I recently listened to The Writing Life and was fascinated as Dillard described her writing studio, complete with a collection of stones and bones that she worries in her hands like talismans when daydreaming on her cot. The studio also contains paints and sketchbooks, along with various reference materials. How interesting, then, it is to see that these materials have always been with her; that from childhood she has been endeavoring to merge scientific inquiry with artistic expression. 

An American Childhood is about awakening in childhood, about realising that the world is something outside yourself that you must find your place in.

Children ten years old wake up and find themselves here, discover themselves to have been here all along; is this sad? They wake like sleepwalkers, in full stride; they wake like people brought back from cardiac arrest or from drowning: in medias res, surrounded by familiar people and objects, equipped with a hundred skills. They know the neighborhood, they can read and write English, they are old hands at the commonplace mysteries, and yet they feel themselves to have just stepped off the boat, just converged with their bodies, just flown down from a trance, to lodge in an eerily familiar life already well under way.
I woke in bits, like all children, piecemeal over the years. I discovered myself and the world, and forgot them, and discovered them again. I woke at intervals until, by that September when Father went down the river, the intervals of waking tipped the scales, and I was more often awake than not. I noticed this process of waking, and predicted with terrifying logic that one of these years not far away I would be awake continuously and never slip back, and never be free of myself again.
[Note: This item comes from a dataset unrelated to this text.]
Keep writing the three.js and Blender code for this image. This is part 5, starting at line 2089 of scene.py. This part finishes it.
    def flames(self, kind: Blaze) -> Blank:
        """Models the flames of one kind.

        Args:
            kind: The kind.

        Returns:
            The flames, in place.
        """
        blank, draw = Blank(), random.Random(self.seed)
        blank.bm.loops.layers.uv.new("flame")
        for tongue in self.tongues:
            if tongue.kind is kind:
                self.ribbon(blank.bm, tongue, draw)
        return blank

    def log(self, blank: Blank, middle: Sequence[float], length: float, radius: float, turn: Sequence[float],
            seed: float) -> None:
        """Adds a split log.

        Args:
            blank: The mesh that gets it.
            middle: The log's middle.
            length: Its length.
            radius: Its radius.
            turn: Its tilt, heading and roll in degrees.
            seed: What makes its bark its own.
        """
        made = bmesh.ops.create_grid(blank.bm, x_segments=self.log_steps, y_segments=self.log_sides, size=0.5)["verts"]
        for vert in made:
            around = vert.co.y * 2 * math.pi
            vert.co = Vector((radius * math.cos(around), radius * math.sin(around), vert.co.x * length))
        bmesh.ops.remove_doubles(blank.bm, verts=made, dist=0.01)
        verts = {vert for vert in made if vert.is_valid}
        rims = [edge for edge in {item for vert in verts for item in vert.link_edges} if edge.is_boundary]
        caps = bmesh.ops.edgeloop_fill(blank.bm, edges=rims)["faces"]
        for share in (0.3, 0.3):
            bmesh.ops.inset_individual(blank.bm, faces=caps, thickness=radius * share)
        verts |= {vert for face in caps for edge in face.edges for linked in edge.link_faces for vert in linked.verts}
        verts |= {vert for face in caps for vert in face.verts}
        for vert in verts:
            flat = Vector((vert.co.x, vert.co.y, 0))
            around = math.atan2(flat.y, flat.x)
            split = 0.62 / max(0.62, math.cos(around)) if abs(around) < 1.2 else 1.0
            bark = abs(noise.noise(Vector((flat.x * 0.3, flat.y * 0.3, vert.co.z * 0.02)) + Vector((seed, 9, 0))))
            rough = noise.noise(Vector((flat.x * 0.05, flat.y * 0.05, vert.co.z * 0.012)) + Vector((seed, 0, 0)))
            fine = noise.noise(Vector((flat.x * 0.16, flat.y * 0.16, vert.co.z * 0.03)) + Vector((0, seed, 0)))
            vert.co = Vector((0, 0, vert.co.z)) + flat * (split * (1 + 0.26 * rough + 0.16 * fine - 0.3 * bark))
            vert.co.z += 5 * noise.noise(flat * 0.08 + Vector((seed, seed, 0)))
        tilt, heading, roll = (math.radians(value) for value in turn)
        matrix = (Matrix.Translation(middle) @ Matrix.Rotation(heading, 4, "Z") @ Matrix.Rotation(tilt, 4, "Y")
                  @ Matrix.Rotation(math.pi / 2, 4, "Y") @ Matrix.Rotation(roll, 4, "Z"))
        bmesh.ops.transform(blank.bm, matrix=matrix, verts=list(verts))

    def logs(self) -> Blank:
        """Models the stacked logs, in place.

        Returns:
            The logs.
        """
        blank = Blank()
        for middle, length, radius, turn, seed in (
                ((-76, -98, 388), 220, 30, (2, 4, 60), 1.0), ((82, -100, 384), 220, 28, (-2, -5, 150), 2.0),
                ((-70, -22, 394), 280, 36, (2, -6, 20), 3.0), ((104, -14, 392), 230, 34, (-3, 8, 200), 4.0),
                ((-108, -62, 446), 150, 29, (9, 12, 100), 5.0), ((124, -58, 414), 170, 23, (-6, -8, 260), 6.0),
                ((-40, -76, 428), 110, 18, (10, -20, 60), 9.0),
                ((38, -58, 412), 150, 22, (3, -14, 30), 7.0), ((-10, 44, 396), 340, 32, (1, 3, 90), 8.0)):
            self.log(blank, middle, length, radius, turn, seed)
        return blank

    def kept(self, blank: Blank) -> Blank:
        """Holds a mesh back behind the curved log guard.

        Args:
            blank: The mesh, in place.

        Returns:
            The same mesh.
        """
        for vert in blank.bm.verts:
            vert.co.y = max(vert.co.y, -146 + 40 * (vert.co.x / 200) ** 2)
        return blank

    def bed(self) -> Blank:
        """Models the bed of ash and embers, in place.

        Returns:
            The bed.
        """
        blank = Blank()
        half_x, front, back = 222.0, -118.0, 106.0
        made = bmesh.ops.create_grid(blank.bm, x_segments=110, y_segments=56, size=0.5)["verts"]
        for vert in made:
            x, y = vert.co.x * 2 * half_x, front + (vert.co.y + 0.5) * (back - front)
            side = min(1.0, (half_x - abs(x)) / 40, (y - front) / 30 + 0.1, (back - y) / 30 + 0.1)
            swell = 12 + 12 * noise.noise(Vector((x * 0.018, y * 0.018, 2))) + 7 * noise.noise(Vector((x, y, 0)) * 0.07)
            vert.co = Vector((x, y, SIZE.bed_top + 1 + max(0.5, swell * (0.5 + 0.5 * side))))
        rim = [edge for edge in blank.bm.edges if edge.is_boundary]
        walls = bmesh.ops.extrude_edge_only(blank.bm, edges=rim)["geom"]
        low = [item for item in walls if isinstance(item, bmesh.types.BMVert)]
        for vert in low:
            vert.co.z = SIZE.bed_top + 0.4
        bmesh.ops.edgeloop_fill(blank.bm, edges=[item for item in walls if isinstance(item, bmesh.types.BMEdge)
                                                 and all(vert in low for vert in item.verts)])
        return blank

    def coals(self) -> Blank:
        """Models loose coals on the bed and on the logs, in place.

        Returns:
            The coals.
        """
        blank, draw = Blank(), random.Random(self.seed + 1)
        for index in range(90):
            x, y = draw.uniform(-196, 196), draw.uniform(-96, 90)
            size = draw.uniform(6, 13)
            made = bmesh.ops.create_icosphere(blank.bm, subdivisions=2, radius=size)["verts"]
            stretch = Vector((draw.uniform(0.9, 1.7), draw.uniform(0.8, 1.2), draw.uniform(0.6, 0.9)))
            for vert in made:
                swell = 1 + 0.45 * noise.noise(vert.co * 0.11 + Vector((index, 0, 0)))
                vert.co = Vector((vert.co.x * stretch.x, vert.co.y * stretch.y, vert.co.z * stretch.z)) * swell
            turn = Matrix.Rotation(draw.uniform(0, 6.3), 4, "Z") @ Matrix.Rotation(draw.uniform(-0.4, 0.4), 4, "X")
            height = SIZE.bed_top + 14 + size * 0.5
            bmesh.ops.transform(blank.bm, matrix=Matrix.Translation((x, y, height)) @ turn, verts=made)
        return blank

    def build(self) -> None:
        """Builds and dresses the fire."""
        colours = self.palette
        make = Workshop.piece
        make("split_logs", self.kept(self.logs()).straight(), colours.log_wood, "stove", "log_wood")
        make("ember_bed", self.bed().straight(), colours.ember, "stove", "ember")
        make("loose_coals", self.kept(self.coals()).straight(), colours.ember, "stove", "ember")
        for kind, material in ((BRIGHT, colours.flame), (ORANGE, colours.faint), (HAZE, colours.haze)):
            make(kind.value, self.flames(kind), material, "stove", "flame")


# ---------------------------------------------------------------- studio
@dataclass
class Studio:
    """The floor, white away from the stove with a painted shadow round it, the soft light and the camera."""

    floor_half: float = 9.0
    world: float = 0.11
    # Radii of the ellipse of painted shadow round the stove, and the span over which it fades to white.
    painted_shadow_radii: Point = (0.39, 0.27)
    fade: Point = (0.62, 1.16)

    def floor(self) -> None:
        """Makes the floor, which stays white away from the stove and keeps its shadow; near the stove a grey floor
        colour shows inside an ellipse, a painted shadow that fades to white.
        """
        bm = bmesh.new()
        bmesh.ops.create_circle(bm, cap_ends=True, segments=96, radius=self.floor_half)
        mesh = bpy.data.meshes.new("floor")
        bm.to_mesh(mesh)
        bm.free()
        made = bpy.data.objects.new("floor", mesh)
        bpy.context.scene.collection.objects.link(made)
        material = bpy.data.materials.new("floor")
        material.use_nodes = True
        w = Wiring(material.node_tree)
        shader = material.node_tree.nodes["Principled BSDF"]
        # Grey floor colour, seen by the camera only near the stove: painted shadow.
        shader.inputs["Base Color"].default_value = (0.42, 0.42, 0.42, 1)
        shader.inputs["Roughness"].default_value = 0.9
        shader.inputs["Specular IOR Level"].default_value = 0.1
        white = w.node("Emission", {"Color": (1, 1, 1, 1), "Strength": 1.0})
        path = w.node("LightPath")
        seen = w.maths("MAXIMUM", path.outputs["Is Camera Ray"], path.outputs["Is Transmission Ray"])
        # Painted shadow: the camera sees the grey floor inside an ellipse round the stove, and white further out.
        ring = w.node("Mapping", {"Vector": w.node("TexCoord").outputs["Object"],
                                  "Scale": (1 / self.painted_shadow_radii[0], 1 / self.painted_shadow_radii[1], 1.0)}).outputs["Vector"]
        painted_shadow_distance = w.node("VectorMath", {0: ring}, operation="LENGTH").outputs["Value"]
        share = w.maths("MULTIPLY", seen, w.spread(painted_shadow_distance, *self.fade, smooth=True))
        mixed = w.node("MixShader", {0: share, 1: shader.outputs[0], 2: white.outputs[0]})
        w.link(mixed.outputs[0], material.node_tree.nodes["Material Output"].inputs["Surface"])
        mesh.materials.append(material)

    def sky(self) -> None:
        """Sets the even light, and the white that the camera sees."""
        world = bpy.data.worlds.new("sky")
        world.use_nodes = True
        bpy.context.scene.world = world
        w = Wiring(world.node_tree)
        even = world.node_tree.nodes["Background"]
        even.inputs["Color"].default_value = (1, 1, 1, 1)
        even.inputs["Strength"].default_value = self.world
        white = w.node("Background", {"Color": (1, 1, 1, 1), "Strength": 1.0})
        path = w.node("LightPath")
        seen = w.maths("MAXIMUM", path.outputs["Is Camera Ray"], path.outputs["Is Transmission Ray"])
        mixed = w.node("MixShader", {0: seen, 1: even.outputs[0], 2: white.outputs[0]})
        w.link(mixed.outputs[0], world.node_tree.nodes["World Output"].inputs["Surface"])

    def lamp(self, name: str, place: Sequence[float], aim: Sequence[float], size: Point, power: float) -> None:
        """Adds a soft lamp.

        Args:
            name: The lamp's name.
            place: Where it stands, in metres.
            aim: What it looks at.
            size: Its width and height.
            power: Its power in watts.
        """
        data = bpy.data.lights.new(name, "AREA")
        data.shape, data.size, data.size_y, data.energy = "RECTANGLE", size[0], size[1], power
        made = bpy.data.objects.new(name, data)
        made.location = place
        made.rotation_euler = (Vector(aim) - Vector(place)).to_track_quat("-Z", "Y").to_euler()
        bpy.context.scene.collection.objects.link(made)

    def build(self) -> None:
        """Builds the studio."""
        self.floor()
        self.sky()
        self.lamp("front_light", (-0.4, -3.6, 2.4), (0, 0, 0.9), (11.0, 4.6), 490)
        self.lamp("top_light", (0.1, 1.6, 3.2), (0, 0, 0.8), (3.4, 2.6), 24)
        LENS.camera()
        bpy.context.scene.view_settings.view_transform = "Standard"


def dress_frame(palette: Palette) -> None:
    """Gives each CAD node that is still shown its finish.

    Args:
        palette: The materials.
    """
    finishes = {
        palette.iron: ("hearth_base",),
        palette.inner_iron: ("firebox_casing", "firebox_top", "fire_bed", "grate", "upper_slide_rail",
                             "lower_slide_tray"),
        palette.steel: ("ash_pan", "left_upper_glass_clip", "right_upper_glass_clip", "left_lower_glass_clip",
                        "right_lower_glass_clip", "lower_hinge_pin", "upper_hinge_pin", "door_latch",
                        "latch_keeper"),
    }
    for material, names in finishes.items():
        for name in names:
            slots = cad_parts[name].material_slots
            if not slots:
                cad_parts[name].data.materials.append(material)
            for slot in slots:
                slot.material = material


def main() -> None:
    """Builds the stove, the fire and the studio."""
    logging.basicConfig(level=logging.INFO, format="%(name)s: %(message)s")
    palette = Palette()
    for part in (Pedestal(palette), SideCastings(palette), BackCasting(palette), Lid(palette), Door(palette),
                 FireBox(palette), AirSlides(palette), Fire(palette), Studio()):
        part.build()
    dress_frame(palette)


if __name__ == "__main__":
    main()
This idea is restated many ways throughout the book, in language gorgeous and poetic. By contrast and by coincidence, I am also listening to The Life and Times of the Thunderbolt Kid by Bill Bryson right now. He is six years younger than Annie Dillard, and although he's from a less privileged background in Des Moines, Iowa, he writes of his own childhood, with great humour, about many of the same experiences: Polio scares; the atomic age; long drives in big, American cars; baseball and local variants; and most of all, enjoying the spoils of being a child during a time of unprecedented peace and prosperity.

This book does not describe my own childhood-- I don't think I ever had this burning curiosity, I certainly don't remember the transition from self-absorbed to self-aware. Was it because I watched too much TV instead of making explorations that would lead me to the loose threads that lead to larger inquiries? I came to these threads later in life-- am I poorer for it? I don't know. Lately, whenever my older daughter asks me if I know something or other, her computer geek boyfriend will chirp up, "Did you google it? You just need to google it." So far as it goes, he's right-- anyone can find the answer to anything if theygoogle it, but does that lead to wisdom? If you use google to find a definition for a word, you're not going to accidentally discover other words as you would when flipping through a physical dictionary. Is the availability of unlimited knowledge at one's fingertips the assassin of curiosity? Will my daughters find the threads?
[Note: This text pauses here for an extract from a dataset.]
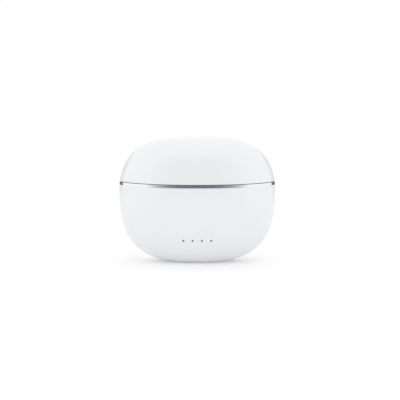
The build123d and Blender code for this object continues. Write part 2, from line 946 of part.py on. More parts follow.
with BuildPart() as hinge_lid_bracket:
    for start, end in (
        (-outer_knuckle_end, -centre_knuckle_half - knuckle_gap),
        (centre_knuckle_half + knuckle_gap, outer_knuckle_end),
    ):
        add(knuckle(start, end))
        add(slab((start, lid_leaf_y, strap_bottom), (end, axis_y, strap_top)))
    add(
        slab(
            (-outer_knuckle_end, lid_leaf_y, strap_bottom),
            (outer_knuckle_end, lid_leaf_back, axis_z + lid_leaf_rise),
        )
    )
    add(
        rod((-half_width, axis_y, axis_z), (1, 0, 0), pin_radius + pin_press, case_width),
        mode=Mode.SUBTRACT,
    )
    for side in sides:
        add(
            rod(
                (side * lid_hinge_screw_x, lid_leaf_y, lid_screw_z),
                (0, 1, 0),
                leaf_hole,
                lid_leaf_thickness,
            ),
            mode=Mode.SUBTRACT,
        )
write(hinge_lid_bracket.part, "hinge_lid_bracket")

pin_half = outer_knuckle_end - pin_chamfer
with BuildPart() as hinge_pin:
    add(rod((-pin_half, axis_y, axis_z), (1, 0, 0), pin_radius, 2 * pin_half))
    chamfer(hinge_pin.edges().filter_by(GeomType.CIRCLE), pin_chamfer)
write(hinge_pin.part, "hinge_pin")

write(
    group(
        screw_at((side * base_hinge_screw_x, base_leaf_y, base_screw_z), (0, -1, 0))
        for side in sides
    ),
    "hinge_base_screws",
)
write(
    group(
        screw_at((side * lid_hinge_screw_x, lid_leaf_y, lid_screw_z), (0, -1, 0))
        for side in sides
    ),
    "hinge_lid_screws",
)

# ---------------------------------------------------------------- lid
lid_inner_x = lid_half_width - lid_wall
lid_inner_depth = lid_half_depth - lid_wall
lid_ledge_share = lid_inner_share(liner_top + ledge_thickness)
liner_share = lid_inner_share(liner_top)

with BuildPart() as lid_shell:
    add(
        pebble(
            lid_half_width, lid_half_depth, lid_centre, case_height, lid_exponent, lid_edge
        )
    )
    add(
        pebble(
            lid_inner_x,
            lid_inner_depth,
            lid_centre,
            case_height - lid_wall,
            lid_exponent,
            lid_edge,
        ),
        mode=Mode.SUBTRACT,
    )
    # Ledge that the liner is glued under
    with BuildSketch(Plane.XY.offset(liner_top)):
        Ellipse(
            lid_inner_x * lid_ledge_share + lid_wall / 2,
            lid_inner_depth * lid_ledge_share + lid_wall / 2,
        )
        Ellipse(
            lid_inner_x * lid_ledge_share - ledge_width,
            lid_inner_depth * lid_ledge_share - ledge_width,
            mode=Mode.SUBTRACT,
        )
    extrude(amount=ledge_thickness)
    # Opening for the hinge at the back
    with BuildSketch(Plane(origin=(0, lid_leaf_y, 0), x_dir=(-1, 0, 0), z_dir=(0, 1, 0))):
        with Locations((0, (axis_z + hinge_swing) / 2)):
            RectangleRounded(2 * hinge_half, axis_z + hinge_swing, knuckle_radius / 2)
    extrude(amount=half_depth, mode=Mode.SUBTRACT)
    # Bosses for the hinge screws
    for side in sides:
        boss_x = side * lid_hinge_screw_x
        boss_y = lid_inner_y(lid_screw_z, boss_x) + lid_wall / 2
        add(rod((boss_x, lid_leaf_back, lid_screw_z), (0, 1, 0), post_radius, boss_y - lid_leaf_back))
        add(screw_hole((boss_x, lid_leaf_y, lid_screw_z), (0, -1, 0)), mode=Mode.SUBTRACT)
write(lid_shell.part, "lid_shell")

with BuildPart() as lid_liner:
    with BuildSketch(Plane.XY.offset(liner_bottom)):
        Ellipse(lid_inner_x * liner_share - fit_gap, lid_inner_depth * liner_share - fit_gap)
    extrude(amount=liner_thickness)
    for side in sides:
        add(
            pebble(
                recess_half_width + recess_wall,
                recess_half_depth + recess_wall,
                liner_bottom,
                liner_bottom + recess_height + recess_wall,
                recess_exponent,
                liner_bottom,
                side * well_x,
            )
        )
    for side in sides:
        add(
            pebble(
                recess_half_width,
                recess_half_depth,
                liner_bottom,
                liner_bottom + recess_height,
                recess_exponent,
                liner_bottom,
                side * well_x,
            ),
            mode=Mode.SUBTRACT,
        )
    add(
        slab(
            (-outer_knuckle_end - move_gap, bridge_y - move_gap, liner_bottom),
            (outer_knuckle_end + move_gap, half_depth, liner_top),
        ),
        mode=Mode.SUBTRACT,
    )
write(lid_liner.part, "lid_liner")
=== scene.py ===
"""The looks of a charging case for wireless earbuds, built around its fixed design frame.

The case is a white pebble in two shells. A polished band runs round the seam between
them, and four charge lights show low on the front. Inside are two wells with spring
contacts, a pairing button and a lined lid on a steel hinge.
"""

import logging
import math
from dataclasses import dataclass, field
from enum import Enum

import bpy
import numpy as np
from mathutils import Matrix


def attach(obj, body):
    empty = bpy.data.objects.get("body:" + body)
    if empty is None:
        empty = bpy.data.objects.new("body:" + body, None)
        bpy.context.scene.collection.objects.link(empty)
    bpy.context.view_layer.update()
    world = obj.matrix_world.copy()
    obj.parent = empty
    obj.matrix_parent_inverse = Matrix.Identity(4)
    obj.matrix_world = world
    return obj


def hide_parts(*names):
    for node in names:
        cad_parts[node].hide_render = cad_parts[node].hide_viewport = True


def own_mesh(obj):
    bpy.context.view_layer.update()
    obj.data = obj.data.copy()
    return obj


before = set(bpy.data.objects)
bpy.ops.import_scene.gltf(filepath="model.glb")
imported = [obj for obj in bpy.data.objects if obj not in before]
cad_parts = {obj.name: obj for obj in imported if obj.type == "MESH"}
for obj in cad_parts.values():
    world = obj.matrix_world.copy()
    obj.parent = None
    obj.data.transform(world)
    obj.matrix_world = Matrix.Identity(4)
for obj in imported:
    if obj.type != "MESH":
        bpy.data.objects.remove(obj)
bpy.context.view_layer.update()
MM = 0.001
log = logging.getLogger("earbuds_case")


# ------------------------------------------------------------------ surfaces
class Joining(Enum):
    """How one closed surface is worked into another."""

    CUT = "DIFFERENCE"
    ADD = "UNION"


def superellipse(
    half: tuple[float, float], centre: float, pole: float, power: float, cut: float, steps: int = 44
) -> np.ndarray:
    """Levels of a pebble, from the level cut to its pole.

    Each level is an ellipse that keeps the share s of the half sizes, and the share
    follows s^n + (rise / full rise)^n = 1, walked in even steps of the angle a with
    s = cos(a)^(2/n) and rise = full rise * sin(a)^(2/n).

    Args:
        half: Half width and half depth where the pebble is widest, in mm.
        centre: Level where it is widest.
        pole: Level of its tip, above or below the centre.
        power: The exponent n.
        cut: Level where the walk starts.
        steps: Number of levels.

    Returns:
        Rows of half width, half depth and level, in mm.
    """
    rise = pole - centre
    start = max((cut - centre) / rise, 0.0)
    angle = np.linspace(math.asin(start ** (power / 2)), math.pi / 2, steps)
    share = np.abs(np.cos(angle)) ** (2 / power)
    share[-1] = 0.0
    level = centre + rise * np.sin(angle) ** (2 / power)
    return np.column_stack((half[0] * share, half[1] * share, level))


def rounded(corners: list[tuple[float, float]], radius: float, closed: bool, steps: int = 6) -> np.ndarray:
    """Path along corners, each one rounded.

    A corner P becomes the curve (1-s)^2 A + 2 s (1-s) P + s^2 B, where A and B lie on
    the two sides, the radius away from P or a third of the side, whichever is less. One
    more point a little further out on each side keeps the shading of the flats flat.

    Args:
        corners: Points of the path.
        radius: Distance from a corner at which its curve starts.
        closed: Whether the last point leads back to the first.
        steps: Points of each curve.

    Returns:
        Points of the path.
    """
    points = np.array(corners, float)
    before = np.roll(points, 1, axis=0) - points
    after = np.roll(points, -1, axis=0) - points
    length_a = np.linalg.norm(before, axis=1)[:, None]
    length_b = np.linalg.norm(after, axis=1)[:, None]
    offset_a = before / length_a * np.minimum(radius, length_a / 3)
    offset_b = after / length_b * np.minimum(radius, length_b / 3)
    start = points + offset_a
    end = points + offset_b
    share = np.linspace(0.0, 1.0, steps)[None, :, None]
    curves = (
        (1 - share) ** 2 * start[:, None]
        + 2 * share * (1 - share) * points[:, None]
        + share**2 * end[:, None]
    )
    flat_a = points + 1.4 * offset_a
    flat_b = points + 1.4 * offset_b
    curves = np.concatenate((flat_a[:, None], curves, flat_b[:, None]), axis=1)
    if not closed:
        curves[0] = points[0]
        curves[-1] = points[-1]
    return curves.reshape(-1, points.shape[1])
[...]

Related to this: Whole stacks at the library held books devoted to things you knew nothing about. The boundary of knowledge receded, as you poked around in books, like Lake Erie's rim as you climbed its cliffs. And each area of knowledge disclosed another, and another. Knowledge wasn't a body, or a tree, but instead air, or space, or being -- whatever pervaded, whatever never ended and fitted into the smallest cracks and the widest space between stars.
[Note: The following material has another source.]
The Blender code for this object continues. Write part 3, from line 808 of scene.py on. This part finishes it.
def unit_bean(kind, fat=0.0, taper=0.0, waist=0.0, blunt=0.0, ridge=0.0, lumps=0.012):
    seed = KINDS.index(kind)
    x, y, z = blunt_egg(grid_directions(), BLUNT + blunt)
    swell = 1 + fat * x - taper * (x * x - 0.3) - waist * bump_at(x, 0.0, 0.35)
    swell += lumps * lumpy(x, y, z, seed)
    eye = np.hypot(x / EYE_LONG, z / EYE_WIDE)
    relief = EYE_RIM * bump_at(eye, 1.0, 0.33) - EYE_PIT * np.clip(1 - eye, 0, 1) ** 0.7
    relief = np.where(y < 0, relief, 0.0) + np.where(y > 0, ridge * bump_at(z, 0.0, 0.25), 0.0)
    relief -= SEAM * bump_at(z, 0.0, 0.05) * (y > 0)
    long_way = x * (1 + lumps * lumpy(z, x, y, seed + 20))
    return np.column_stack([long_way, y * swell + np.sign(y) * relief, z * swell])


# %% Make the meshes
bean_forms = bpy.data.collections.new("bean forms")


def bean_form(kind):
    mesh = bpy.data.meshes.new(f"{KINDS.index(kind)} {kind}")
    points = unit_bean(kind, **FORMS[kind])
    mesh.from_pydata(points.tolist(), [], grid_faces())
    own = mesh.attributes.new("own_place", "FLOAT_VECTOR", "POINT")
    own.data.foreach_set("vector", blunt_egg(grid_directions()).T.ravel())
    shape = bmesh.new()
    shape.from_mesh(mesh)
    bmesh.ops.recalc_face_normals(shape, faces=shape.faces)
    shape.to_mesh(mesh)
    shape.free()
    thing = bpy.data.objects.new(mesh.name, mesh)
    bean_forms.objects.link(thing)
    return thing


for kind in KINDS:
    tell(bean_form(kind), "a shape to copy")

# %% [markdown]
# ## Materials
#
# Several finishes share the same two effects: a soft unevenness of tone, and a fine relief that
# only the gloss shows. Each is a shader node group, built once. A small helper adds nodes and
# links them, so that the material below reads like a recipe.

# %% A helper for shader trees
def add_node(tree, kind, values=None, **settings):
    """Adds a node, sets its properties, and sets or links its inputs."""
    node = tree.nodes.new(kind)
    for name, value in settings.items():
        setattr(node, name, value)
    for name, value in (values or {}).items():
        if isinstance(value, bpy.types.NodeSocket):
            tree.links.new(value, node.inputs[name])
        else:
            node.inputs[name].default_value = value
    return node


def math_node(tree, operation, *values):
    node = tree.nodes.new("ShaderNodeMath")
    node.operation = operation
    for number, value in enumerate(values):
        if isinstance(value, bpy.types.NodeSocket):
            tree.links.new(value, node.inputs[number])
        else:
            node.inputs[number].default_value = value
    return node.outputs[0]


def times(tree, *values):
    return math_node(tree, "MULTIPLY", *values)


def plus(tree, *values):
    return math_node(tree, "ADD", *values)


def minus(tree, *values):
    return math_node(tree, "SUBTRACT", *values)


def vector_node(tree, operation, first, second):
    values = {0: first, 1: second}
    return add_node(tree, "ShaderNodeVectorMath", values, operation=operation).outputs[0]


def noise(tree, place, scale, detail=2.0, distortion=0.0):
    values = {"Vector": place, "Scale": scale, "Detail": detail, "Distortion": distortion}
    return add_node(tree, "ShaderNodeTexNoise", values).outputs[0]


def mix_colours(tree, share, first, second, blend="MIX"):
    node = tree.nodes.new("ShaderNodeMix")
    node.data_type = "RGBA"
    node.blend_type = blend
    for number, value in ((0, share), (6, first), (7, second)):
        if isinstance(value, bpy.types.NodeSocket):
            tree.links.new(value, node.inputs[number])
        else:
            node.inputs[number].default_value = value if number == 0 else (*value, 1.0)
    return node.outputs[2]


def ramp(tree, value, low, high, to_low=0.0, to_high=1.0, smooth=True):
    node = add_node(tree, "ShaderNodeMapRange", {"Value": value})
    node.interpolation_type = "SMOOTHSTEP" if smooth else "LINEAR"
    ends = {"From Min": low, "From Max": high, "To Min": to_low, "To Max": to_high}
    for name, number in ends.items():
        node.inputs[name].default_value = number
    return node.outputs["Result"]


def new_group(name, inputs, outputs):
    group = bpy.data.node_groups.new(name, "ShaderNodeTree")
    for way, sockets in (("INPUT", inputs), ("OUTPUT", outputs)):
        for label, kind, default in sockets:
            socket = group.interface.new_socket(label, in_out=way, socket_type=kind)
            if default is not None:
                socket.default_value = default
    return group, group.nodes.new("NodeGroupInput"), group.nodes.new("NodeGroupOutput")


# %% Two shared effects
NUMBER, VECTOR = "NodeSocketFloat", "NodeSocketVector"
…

On self-awareness: Knowing you are alive is feeling the planet buck under you, rear, kick, and try to throw you; you hang on to the ring. It is riding the planet like a log downstream, whooping. Or, conversely, you step aside from the dreaming fast loud routine and feel time as stillness about you, and hear the silent air asking in so thin a voice, Have you noticed yet that you will die? Do you remember, remember, remember? Then you feel your life as a weekend, a weekend you cannot extend, a weekend in the country.

A bit related to my musings on Joan Didion's apparent need to hold on to mementos and experiences when reviewing Blue Nights : Some days I felt an urgent responsibility to each change of light outside the sunporch windows. Who would remember any of it, any of this our time, and the wind thrashing the buckeye limbs outside? Somebody had to do it, somebody had to hang on to the days with teeth and fists, or the whole show had been in vain. That it was impossible never entered my reckoning. For work, for a task, I had never heard the word. 

On her headmistress recommending a college that would "smooth off her rough edges": I had hopes for my rough edges. I wanted to use them as a can opener, to cut myself a hole in the world's surface, and exit through it. Would I be ground, instead, to a nub? Would they send me home, an ornament to my breed, in a jewelry bag?

On rock-collecting: Nothing was as it seemed. The earth was like a shut eye. Mother's not dead, dear -- she's only sleeping. Pry open the thin lid and find a crystalline intelligence inside, a rayed and sidereal beauty. Crystals grew inside rocks like arithmetical flowers. They lengthened and spread, adding plane to plane in awed and perfect obedience to an absolute that even the stones -- maybe only the stones --understood. Like prying open the thin lid of chaotic, individual experience and exposing the order and universality within? The connections between Dillard's youthful scientific enquiry and later artistry are made clear.

On a final note, how wonderful are Annie Dillard's parents? The wise-cracking, prank-pulling mother and Dixieland-loving, Huck Finn wannabe father, that "houseful of comedians", may have been the greatest treasures in that privileged home.